— Чё, девка, удивляешься, как я всклянь налил? — просипел сосед, и Рита задумалась над новым словом. Всклянь... вровень с краями, что ли? — Ща отолью. — Сосед подхватил ее стопку и выплеснул треть содержимого в свой стакан. — Во, держи!
— Спасибо.
Рита поставила стопку и потянулась к тарелке с рисом. Как это назвала старуха? Кутья! Кутья оказалась сладкой, слегка отдавала медом. Заедать ею водку? Фу!
Рита возила вилкой по тарелке и думала, когда уже можно будет уйти. Обстановка за столом угнетала. Мать Толика все так же смотрела перед собой невидящим взглядом, не замечая ни рюмки с водкой, ни тарелки с кутьей, которую ей положила Тамарочка. Сама Тамарочка уже выпила пару стопок и жевала рис, изредка поглядывая на Риту виновато-независимым взглядом. Мужики-сослуживцы, словно близнецы в своих одинаковых джемперах, самозабвенно выпивали и закусывали. Старухи, и кладбищенские, и те, что появились из лифта, тоже споро работали челюстями, изредка поглядывая на фотографию Толика лицемерными скорбными взглядами.
Рита тоже поглядела на снимок и на несколько мгновений застыла над своей тарелкой. Ей почудилось, что взгляд человека на фотографии стал печальным и просящим. Свеча, что ли, так бликует? От этого взгляда Рите окончательно стало не по себе, и она поднялась из-за стола:
— Вера Петровна, Тамара, вы извините, примите мои соболезнования, мне пора идти.
— Подожди, Рита, мне тебе кое-что сказать надо!
Тамарочка поспешно соскочила со своего места и принялась пробираться между столом и стенкой. От ее движения пламя свечи возле фотографии Толика задрожало, и теперь Рите почудилось во взгляде на снимке раскаяние.
— Пошли, на кухню выйдем! — потянула Тамарочка Риту, и та с облегчением ушла от жующего и пьющего стола, показав глазами слегка встревоженной Ольге Матвеевне, что у нее все в порядке.
— Танечка, ты выноси пирожки, да и садись со всеми! — попросила Тамарочка на кухне женщину, что открывала им двери. Теперь женщина укладывала на два блюда крохотные печеные пирожки. Она кивнула, подхватила блюда на обе руки и ушла в комнату. А Тамарочка, дождавшись, пока та уйдет, объяснила Рите: — Троюродная племянница Веры Петровны, из Сызрани. Приехала на похороны, потом останется за ней ухаживать. А я домой вернусь, не могу больше здесь. Хотя как я там буду одна — не представляю.

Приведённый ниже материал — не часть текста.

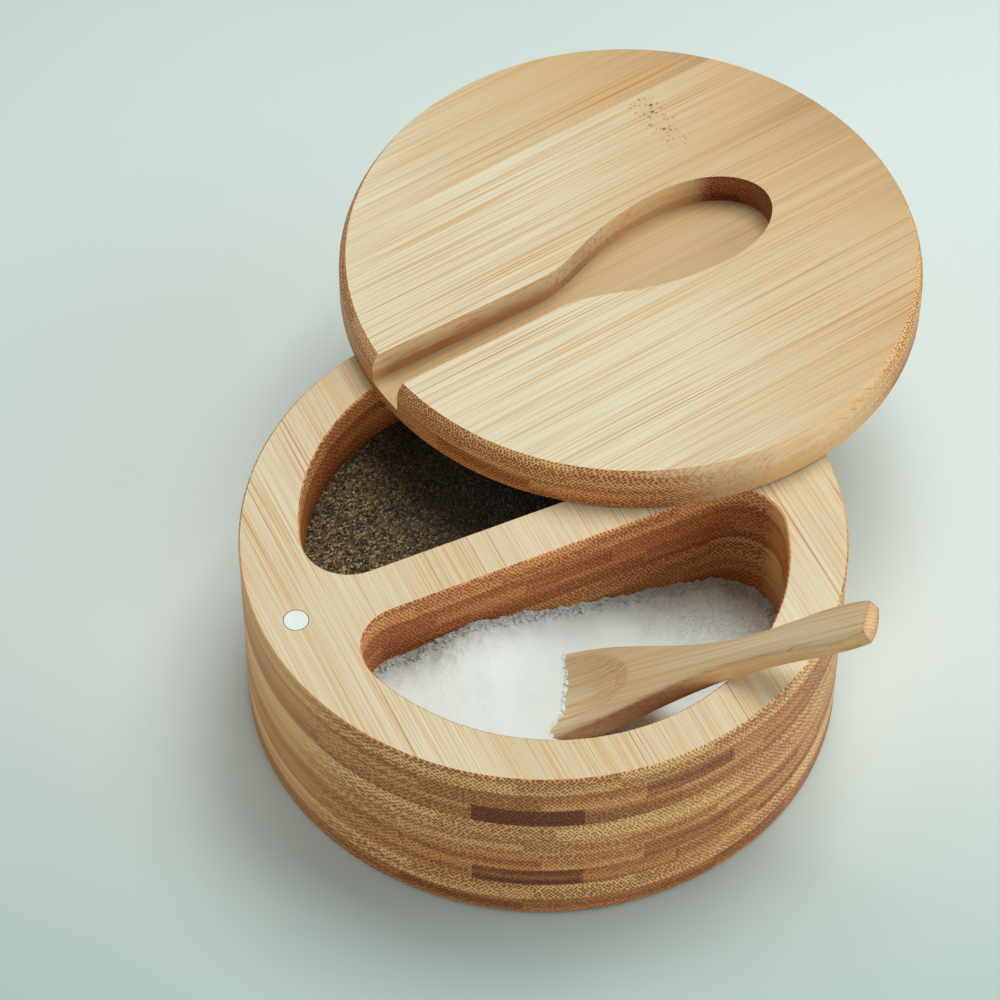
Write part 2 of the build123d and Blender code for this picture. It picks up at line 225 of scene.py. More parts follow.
# ---------------------------------------- shader building
class Shader:
    """A material whose nodes are added one call at a time."""

    def __init__(self, name):
        self.material = bpy.data.materials.new(name)
        self.material.use_nodes = True
        self.nodes = self.material.node_tree.nodes
        self.links = self.material.node_tree.links
        self.surface = self.nodes["Principled BSDF"]

    def put(self, socket, value):
        """Link an output to a socket, or set the socket's own value."""
        if isinstance(value, bpy.types.NodeSocket):
            self.links.new(value, socket)
        elif socket.type == "RGBA":
            socket.default_value = (*value, 1.0)
        else:
            socket.default_value = value

    def finish(self, socket, value):
        """Link or set one of the sockets of the material's surface."""
        self.put(self.surface.inputs[socket], value)

    def node(self, kind, inputs=None, **settings):
        """New node with its settings; its inputs are given by name or number."""
        made = self.nodes.new(kind)
        for name, value in settings.items():
            setattr(made, name, value)
        for socket, value in (inputs or {}).items():
            self.put(made.inputs[socket], value)
        return made

    def math(self, operation, first, second=0.0, clamp=False):
        inputs = {0: first, 1: second}
        return self.node("ShaderNodeMath", inputs, operation=operation, use_clamp=clamp).outputs[0]

    def plus(self, first, second, clamp=False):
        return self.math("ADD", first, second, clamp)

    def minus(self, first, second):
        return self.math("SUBTRACT", first, second)

    def times(self, first, second):
        return self.math("MULTIPLY", first, second)

    def scale_add(self, value, scale, added=0.0):
        inputs = {0: value, 1: scale, 2: added}
        return self.node("ShaderNodeMath", inputs, operation="MULTIPLY_ADD").outputs[0]

    def swing(self, value, amount):
        """A value from 0 to 1 as a change from minus half the amount to plus half of it."""
        return self.scale_add(value, amount, -amount / 2)

    def smooth(self, value, low, high):
        """0 below low, 1 above high, smooth between; high may be the lower of the two."""
        flip = high < low
        inputs = {
            "Value": value,
            "From Min": high if flip else low,
            "From Max": low if flip else high,
            "To Min": 1.0 if flip else 0.0,
            "To Max": 0.0 if flip else 1.0,
        }
        made = self.node("ShaderNodeMapRange", inputs, interpolation_type="SMOOTHSTEP")
        return made.outputs["Result"]

    def vector(self, operation, *values):
        """Vector Math node with its inputs in order."""
        return self.node("ShaderNodeVectorMath", dict(enumerate(values)), operation=operation)

    def split(self, vector):
        """The three parts of a vector."""
        return self.node("ShaderNodeSeparateXYZ", {"Vector": vector}).outputs[:]

    def join(self, x, y, z=0.0):
        return self.node("ShaderNodeCombineXYZ", {"X": x, "Y": y, "Z": z}).outputs["Vector"]

    def mix(self, share, first, second, blend="MIX"):
        inputs = {"Factor": share, "A": first, "B": second}
        return self.node("ShaderNodeMix", inputs, data_type="RGBA", blend_type=blend).outputs["Result"]

    def steps(self, value, edges, tones):
        """Stepped value along a line: tones[0] below edges[0], then tones[1], and so on."""
        made = self.node("ShaderNodeValToRGB", {"Fac": value})
        made.color_ramp.interpolation = "CONSTANT"
        elements = made.color_ramp.elements
        elements[0].position = 0.0
        elements[0].color = (tones[0], tones[0], tones[0], 1)
        elements.remove(elements[1])
        for edge, tone in zip(edges, tones[1:]):
            elements.new(edge).color = (tone, tone, tone, 1)
        return made.outputs["Color"]

    def ramp(self, value, *stops):
        """Colour ramp; each stop is a place from 0 to 1 and a colour."""
        made = self.node("ShaderNodeValToRGB", {"Fac": value})
        elements = made.color_ramp.elements
        elements[0].position, elements[1].position = stops[0][0], stops[-1][0]
        elements[0].color, elements[1].color = (*stops[0][1], 1), (*stops[-1][1], 1)
        for place, shade in stops[1:-1]:
            elements.new(place).color = (*shade, 1)
        return made.outputs["Color"]

    def mapping(self, kind, vector, location=(0, 0, 0), rotation=(0, 0, 0), scale=(1, 1, 1)):
        inputs = {"Vector": vector, "Location": location, "Rotation": rotation, "Scale": scale}
        return self.node("ShaderNodeMapping", inputs, vector_type=kind).outputs["Vector"]

    def place(self, location=(0, 0, 0), rotation=(0, 0, 0)):
        """Object coordinates in millimetres, in a frame that stands at location, turned by rotation."""
        source = self.node("ShaderNodeTexCoord").outputs["Object"]
        return self.mapping("TEXTURE", source, location, rotation, (MM, MM, MM))

    def stretch(self, vector, size, offset=(0, 0, 0), turn=0.0):
        """Coordinates divided by a size in millimetres along each axis, then turned about Z."""
        return self.mapping("POINT", vector, offset, (0, 0, turn), [1 / value for value in size])

    def noise(self, vector, detail=2.0, roughness=0.5):
        inputs = {"Vector": vector, "Scale": 1.0, "Detail": detail, "Roughness": roughness}
        return self.node("ShaderNodeTexNoise", inputs).outputs["Fac"]

    def cells(self, vector, randomness=1.0, flat=False):
        inputs = {"Vector": vector, "Scale": 1.0, "Randomness": randomness}
        return self.node("ShaderNodeTexVoronoi", inputs, voronoi_dimensions="2D" if flat else "3D")

    def own_number(self, cells):
        """A random number from 0 to 1 for each cell."""
        return self.node("ShaderNodeSeparateColor", {"Color": cells.outputs["Color"]}).outputs["Red"]

    def bump(self, height, distance, strength):
        inputs = {"Height": height, "Distance": distance, "Strength": strength}
        made = self.node("ShaderNodeBump", inputs)
        self.finish("Normal", made.outputs["Normal"])
        return made


def dimmed(base, share):
    return tuple(value * share for value in base)


# ---------------------------------------- bamboo
# A face counts fully as cut across the fibres, or as upright, once its normal's share along the fibres,
# or along Z, has gone from the first number to the second.
SAWN_CUT, SAWN_UPRIGHT = (0.12, 0.50), (0.90, 0.72)
CARVED_CUT, CARVED_UPRIGHT = (0.50, 0.80), (0.65, 0.35)
CARVED_SLOPING = (0.05, 0.26)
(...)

Тамара привалилась спиной к стене — ни стола, ни стульев на кухне не было, видимо, вся мебель несла поминальную вахту — и сказала, не меняя интонации:
— Рита, мне уже пятую ночь подряд Толик снится.
— И что? — не поняла Рита.
— Он просит, чтобы ты его простила. Говорит, пока не простишь, его Бог не примет.
— Тамарочка, да за что мне его прощать? — не могла взять в толк Рита.
— Понимаешь, — Тамарочка смотрела в пол, — я тут подумала... Кажется, этот Гришка-паскудник правду сказал. Мог Толик Таисию отравить. Он в тот вечер к ней заходил в девять часов кран ремонтировать. На кухне. Вроде неделю назад чинил, а тут опять прорвало.
— Тамарочка, ну что ты выдумываешь! У тети Таи в квартире все такое старое, неудивительно, что часто ломается! — всплеснула руками Рита.
— Ритуль, ты меня не перебивай, ладно? Я ведь все эти ночи сплю очень плохо. Как Толик приснится — так сердце колотится, что просыпаюсь и по нескольку часов уснуть не могу, все думаю и вспоминаю. И знаешь, получается, что он чуть ли не с первого вечера, как у меня остался, про Таисию выспрашивал. Что, мол, за соседи на площадке, можно ли им его пылесос предложить. Я сказала, что вряд ли Таисия купит, а он еще переспрашивал, одна она живет или, может, дети к ней ходят, может, они возьмут. И потом, когда я к Таисии пошла с уборкой помогать, напросился со мной. Я не хотела его брать, тетка твоя не очень-то чужих в дом пускала, а он все равно выскочил за мной, стал с теткой твоей знакомиться, спрашивать, что в доме починить надо. В общем, привыкла к нему Таисия, а Толик взял моду обязательно к ней заходить каждый раз, как ко мне приходил.
— Ну и что, Тамарочка? Что же плохого в том, что Толик помогал одинокой старой женщине?